__TASK DETAILS__: Your task is to print the material below exactly as presented.

__GIVEN MATERIAL__:
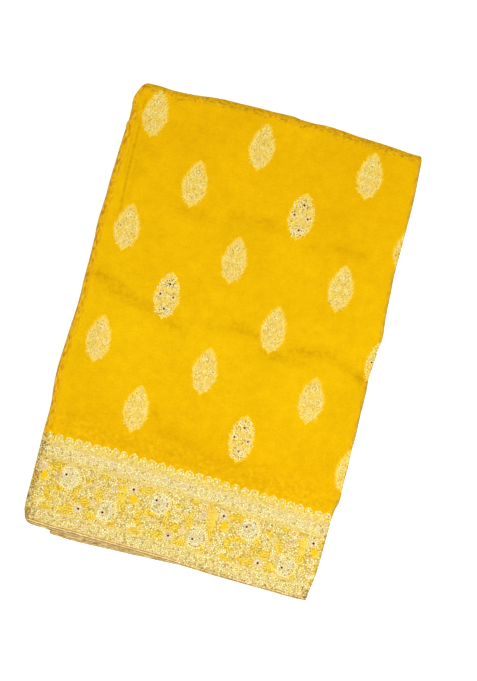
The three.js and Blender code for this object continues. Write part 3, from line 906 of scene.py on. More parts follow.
    # florets
    for i, (s0, t0, r) in enumerate(FLORETS):
        s0, t0, r = s0 + rng.normal(0, 0.5), t0 + rng.normal(0, 0.5), r * rng.uniform(0.84, 1.06)
        rings = ((r, 2.9), (r * 0.5, 2.6)) if i < 4 else ((r, 2.7),)
        if i < 4:
            fa, fb = put(s0, t0)
            q = np.linspace(0, 2 * np.pi, 14, endpoint=False)
            oa, ob_ = put(s0 + r * 0.93 * np.cos(q), t0 + r * 0.93 * np.sin(q))
            if flip < 0:
                oa, ob_ = oa[::-1], ob_[::-1]
            th.fill(oa, ob_, float(fa), float(fb), linear((243, 207, 128)) if dotted else linear((239, 206, 112)), base=0.12, rings=2, rise=0.02, spread=0.06)
        for ring_no, (rr, pitch) in enumerate(rings):
            count = max(5, int(2 * np.pi * rr / pitch))
            q = np.linspace(0, 2 * np.pi, count, endpoint=False) + rng.uniform(0, 1)
            rough = rr * rng.uniform(0.86, 1.12, count)
            fa, fb = put(s0 + rough * np.cos(q), t0 + rough * np.sin(q))
            if dotted and i < 4:
                th.beads(fa, fb, rng.uniform(0.8, 1.15, count) * (1 if ring_no == 0 else 0.8), 0.34, mixed(count, (0.38, "cream"), (0.12, "white"), (0.30, linear((248, 212, 152))), (0.08, linear((160, 116, 44))), (0.12, linear((206, 170, 88)))), base=0.14, spread=0.06)
            elif ring_no == 0:
                th.stitches(fa, fb, line_angle(q + np.pi / 2), pitch + 0.2, 1.5, 0.2, mixed(count, (0.6, LIGHT), (0.15, "cream"), (0.25, MID)), base=0.15)
            else:
                th.beads(fa, fb, 0.9, 0.24, mixed(count, (0.45, LIGHT), (0.55, linear((206, 168, 82)) if i == 0 else linear((232, 196, 106)))), base=0.15)
        if i < 4:
            count = 6
            q = np.linspace(0, 2 * np.pi, count, endpoint=False) + rng.uniform(0, 1, count)
            fa, fb = put(s0 + r * 1.28 * np.cos(q), t0 + r * 1.28 * np.sin(q))
            th.stitches(fa, fb, line_angle(q + np.pi / 2), 2.6, 0.9, 0.06, linear((196, 156, 86)) if dotted else linear((228, 190, 98)), base=0.10)
        fa, fb = put(s0, t0)
        if dotted and i < 4:
            th.beads(fa, fb, rng.uniform(1.16, 1.32), 0.4, "maroon", base=0.36, sides=9, spread=0.02)
        elif i == 3:
            th.beads(fa, fb, 0.9, 0.24, linear((222, 184, 100)), base=0.15)
        else:
            th.beads(fa, fb, 1.4 if i in (0, 4) else 1.0, 0.34, "cream" if i in (0, 4) else LIGHT, base=0.17)
    # bowed sprigs between the florets
    q = np.linspace(0, 1, 5)
    for side in (-1, 1):
        for bow, lo, hi in ((9.6, -17.5, -5.5), (7.6, 5.0, 14.0), (5.2, -9.5, 9.5)):
            t = lo + (hi - lo) * q
            s = side * bow * np.sin(np.pi * (0.16 + 0.70 * q))
            fa, fb = put(s, t)
            th.stitches(fa, fb, line_angle(np.pi / 2 - side * (q - 0.5) * 1.3), abs(hi - lo) / 4.4 + 0.4, 1.0, 0.2, "cream" if dotted else LIGHT, base=0.10)
            fa, fb = put(s + side * 1.4, t + 0.5)
            th.stitches(fa, fb, line_angle(np.pi / 2 - side * (q - 0.5) * 1.3), abs(hi - lo) / 5, 0.6, 0.1, DARK, base=0.10)
    # beads round the rim of a dotted leaf, a few bright points on a plain one
    if dotted:
        for side in (-1, 1):
            t = np.arange(-25.5, 26.5, 2.95)
            w = leaf_half(t)
            for inset, share in ((1.0, 0.75), (3.9, 0.6), (6.9, 0.45)):
                s = side * np.clip(w - inset - np.interp(t, [-26, -20, -14], [2.6, 3.0, 0.0]), 0.5, None) + rng.uniform(-0.6, 0.6, len(t))
                share = share * np.interp(np.abs(t + 2), [4, 13], [0.35, 1.0])
                keep = (rng.random(len(t)) < share) & (w > inset + 1)
                fa, fb = put(s[keep], (t + (0 if inset < 2 else 1.4) + rng.uniform(-0.7, 0.7, len(t)))[keep])
                k = int(keep.sum())
                th.beads(fa, fb, rng.uniform(0.7, 1.1, k), 0.36, mixed(k, (0.18, "bright"), (0.34, "white"), (0.48, linear((255, 240, 140)))), base=0.2)
        k = 34
        t = rng.uniform(-24, 22, k)
        s = rng.uniform(-0.85, 0.85, k) * leaf_half(t)
        fa, fb = put(s, t)
        th.beads(fa, fb, rng.uniform(0.45, 0.75, k), 0.24, mixed(k, (0.4, linear((192, 148, 56))), (0.6, linear((146, 100, 34)))), base=0.15)
        for mid in (17.0, -19.0):
            k = 13 if mid > 0 else 18
            q = np.linspace(0, 2 * np.pi, k, endpoint=False) + rng.uniform(-0.2, 0.2, k)
            r = rng.uniform(2.6, 6.6, k)
            fa, fb = put(r * np.cos(q), mid + r * 1.05 * np.sin(q))
            th.beads(fa, fb, rng.uniform(0.5, 0.8, k), 0.3, mixed(k, (0.6, linear((140, 92, 24))), (0.4, linear((182, 132, 44)))), base=0.22)
            q = q + 0.26
            r = rng.uniform(3.2, 7.4, k)
            fa, fb = put(r * np.cos(q), mid + r * np.sin(q))
            th.beads(fa, fb, rng.uniform(0.75, 1.0, k), 0.4, mixed(k, (0.30, "bright"), (0.40, "white"), (0.30, "lemon")), base=0.24)
    else:
        k = 9
        t = rng.uniform(-22, 20, k)
        s = rng.uniform(-0.7, 0.7, k) * leaf_half(t)
        fa, fb = put(s, t)
        th.beads(fa, fb, rng.uniform(0.6, 0.9, k), 0.3, "lemon", base=0.16)
        k = 11
        t = rng.uniform(-22, 22, k)
        s = rng.uniform(-0.8, 0.8, k) * leaf_half(t)
        fa, fb = put(s, t)
        th.beads(fa, fb, rng.uniform(0.45, 0.75, k), 0.2, mixed(k, (0.6, linear((200, 150, 56))), (0.4, linear((168, 118, 38)))), base=0.17)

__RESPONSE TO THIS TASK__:
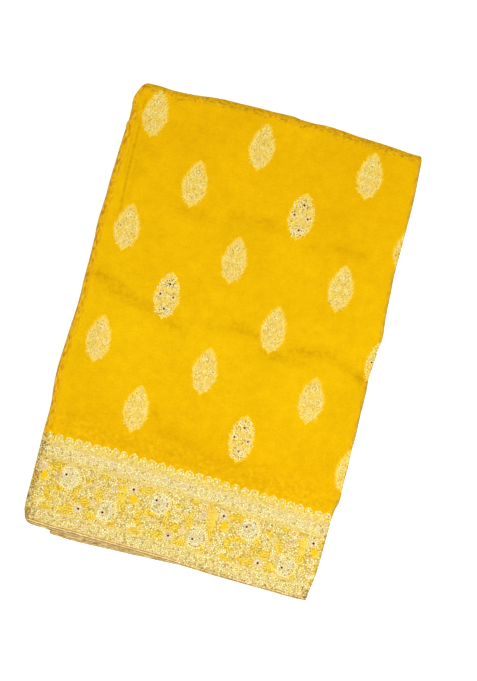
The three.js and Blender code for this object continues. Write part 3, from line 906 of scene.py on. More parts follow.
    # florets
    for i, (s0, t0, r) in enumerate(FLORETS):
        s0, t0, r = s0 + rng.normal(0, 0.5), t0 + rng.normal(0, 0.5), r * rng.uniform(0.84, 1.06)
        rings = ((r, 2.9), (r * 0.5, 2.6)) if i < 4 else ((r, 2.7),)
        if i < 4:
            fa, fb = put(s0, t0)
            q = np.linspace(0, 2 * np.pi, 14, endpoint=False)
            oa, ob_ = put(s0 + r * 0.93 * np.cos(q), t0 + r * 0.93 * np.sin(q))
            if flip < 0:
                oa, ob_ = oa[::-1], ob_[::-1]
            th.fill(oa, ob_, float(fa), float(fb), linear((243, 207, 128)) if dotted else linear((239, 206, 112)), base=0.12, rings=2, rise=0.02, spread=0.06)
        for ring_no, (rr, pitch) in enumerate(rings):
            count = max(5, int(2 * np.pi * rr / pitch))
            q = np.linspace(0, 2 * np.pi, count, endpoint=False) + rng.uniform(0, 1)
            rough = rr * rng.uniform(0.86, 1.12, count)
            fa, fb = put(s0 + rough * np.cos(q), t0 + rough * np.sin(q))
            if dotted and i < 4:
                th.beads(fa, fb, rng.uniform(0.8, 1.15, count) * (1 if ring_no == 0 else 0.8), 0.34, mixed(count, (0.38, "cream"), (0.12, "white"), (0.30, linear((248, 212, 152))), (0.08, linear((160, 116, 44))), (0.12, linear((206, 170, 88)))), base=0.14, spread=0.06)
            elif ring_no == 0:
                th.stitches(fa, fb, line_angle(q + np.pi / 2), pitch + 0.2, 1.5, 0.2, mixed(count, (0.6, LIGHT), (0.15, "cream"), (0.25, MID)), base=0.15)
            else:
                th.beads(fa, fb, 0.9, 0.24, mixed(count, (0.45, LIGHT), (0.55, linear((206, 168, 82)) if i == 0 else linear((232, 196, 106)))), base=0.15)
        if i < 4:
            count = 6
            q = np.linspace(0, 2 * np.pi, count, endpoint=False) + rng.uniform(0, 1, count)
            fa, fb = put(s0 + r * 1.28 * np.cos(q), t0 + r * 1.28 * np.sin(q))
            th.stitches(fa, fb, line_angle(q + np.pi / 2), 2.6, 0.9, 0.06, linear((196, 156, 86)) if dotted else linear((228, 190, 98)), base=0.10)
        fa, fb = put(s0, t0)
        if dotted and i < 4:
            th.beads(fa, fb, rng.uniform(1.16, 1.32), 0.4, "maroon", base=0.36, sides=9, spread=0.02)
        elif i == 3:
            th.beads(fa, fb, 0.9, 0.24, linear((222, 184, 100)), base=0.15)
        else:
            th.beads(fa, fb, 1.4 if i in (0, 4) else 1.0, 0.34, "cream" if i in (0, 4) else LIGHT, base=0.17)
    # bowed sprigs between the florets
    q = np.linspace(0, 1, 5)
    for side in (-1, 1):
        for bow, lo, hi in ((9.6, -17.5, -5.5), (7.6, 5.0, 14.0), (5.2, -9.5, 9.5)):
            t = lo + (hi - lo) * q
            s = side * bow * np.sin(np.pi * (0.16 + 0.70 * q))
            fa, fb = put(s, t)
            th.stitches(fa, fb, line_angle(np.pi / 2 - side * (q - 0.5) * 1.3), abs(hi - lo) / 4.4 + 0.4, 1.0, 0.2, "cream" if dotted else LIGHT, base=0.10)
            fa, fb = put(s + side * 1.4, t + 0.5)
            th.stitches(fa, fb, line_angle(np.pi / 2 - side * (q - 0.5) * 1.3), abs(hi - lo) / 5, 0.6, 0.1, DARK, base=0.10)
    # beads round the rim of a dotted leaf, a few bright points on a plain one
    if dotted:
        for side in (-1, 1):
            t = np.arange(-25.5, 26.5, 2.95)
            w = leaf_half(t)
            for inset, share in ((1.0, 0.75), (3.9, 0.6), (6.9, 0.45)):
                s = side * np.clip(w - inset - np.interp(t, [-26, -20, -14], [2.6, 3.0, 0.0]), 0.5, None) + rng.uniform(-0.6, 0.6, len(t))
                share = share * np.interp(np.abs(t + 2), [4, 13], [0.35, 1.0])
                keep = (rng.random(len(t)) < share) & (w > inset + 1)
                fa, fb = put(s[keep], (t + (0 if inset < 2 else 1.4) + rng.uniform(-0.7, 0.7, len(t)))[keep])
                k = int(keep.sum())
                th.beads(fa, fb, rng.uniform(0.7, 1.1, k), 0.36, mixed(k, (0.18, "bright"), (0.34, "white"), (0.48, linear((255, 240, 140)))), base=0.2)
        k = 34
        t = rng.uniform(-24, 22, k)
        s = rng.uniform(-0.85, 0.85, k) * leaf_half(t)
        fa, fb = put(s, t)
        th.beads(fa, fb, rng.uniform(0.45, 0.75, k), 0.24, mixed(k, (0.4, linear((192, 148, 56))), (0.6, linear((146, 100, 34)))), base=0.15)
        for mid in (17.0, -19.0):
            k = 13 if mid > 0 else 18
            q = np.linspace(0, 2 * np.pi, k, endpoint=False) + rng.uniform(-0.2, 0.2, k)
            r = rng.uniform(2.6, 6.6, k)
            fa, fb = put(r * np.cos(q), mid + r * 1.05 * np.sin(q))
            th.beads(fa, fb, rng.uniform(0.5, 0.8, k), 0.3, mixed(k, (0.6, linear((140, 92, 24))), (0.4, linear((182, 132, 44)))), base=0.22)
            q = q + 0.26
            r = rng.uniform(3.2, 7.4, k)
            fa, fb = put(r * np.cos(q), mid + r * np.sin(q))
            th.beads(fa, fb, rng.uniform(0.75, 1.0, k), 0.4, mixed(k, (0.30, "bright"), (0.40, "white"), (0.30, "lemon")), base=0.24)
    else:
        k = 9
        t = rng.uniform(-22, 20, k)
        s = rng.uniform(-0.7, 0.7, k) * leaf_half(t)
        fa, fb = put(s, t)
        th.beads(fa, fb, rng.uniform(0.6, 0.9, k), 0.3, "lemon", base=0.16)
        k = 11
        t = rng.uniform(-22, 22, k)
        s = rng.uniform(-0.8, 0.8, k) * leaf_half(t)
        fa, fb = put(s, t)
        th.beads(fa, fb, rng.uniform(0.45, 0.75, k), 0.2, mixed(k, (0.6, linear((200, 150, 56))), (0.4, linear((168, 118, 38)))), base=0.17)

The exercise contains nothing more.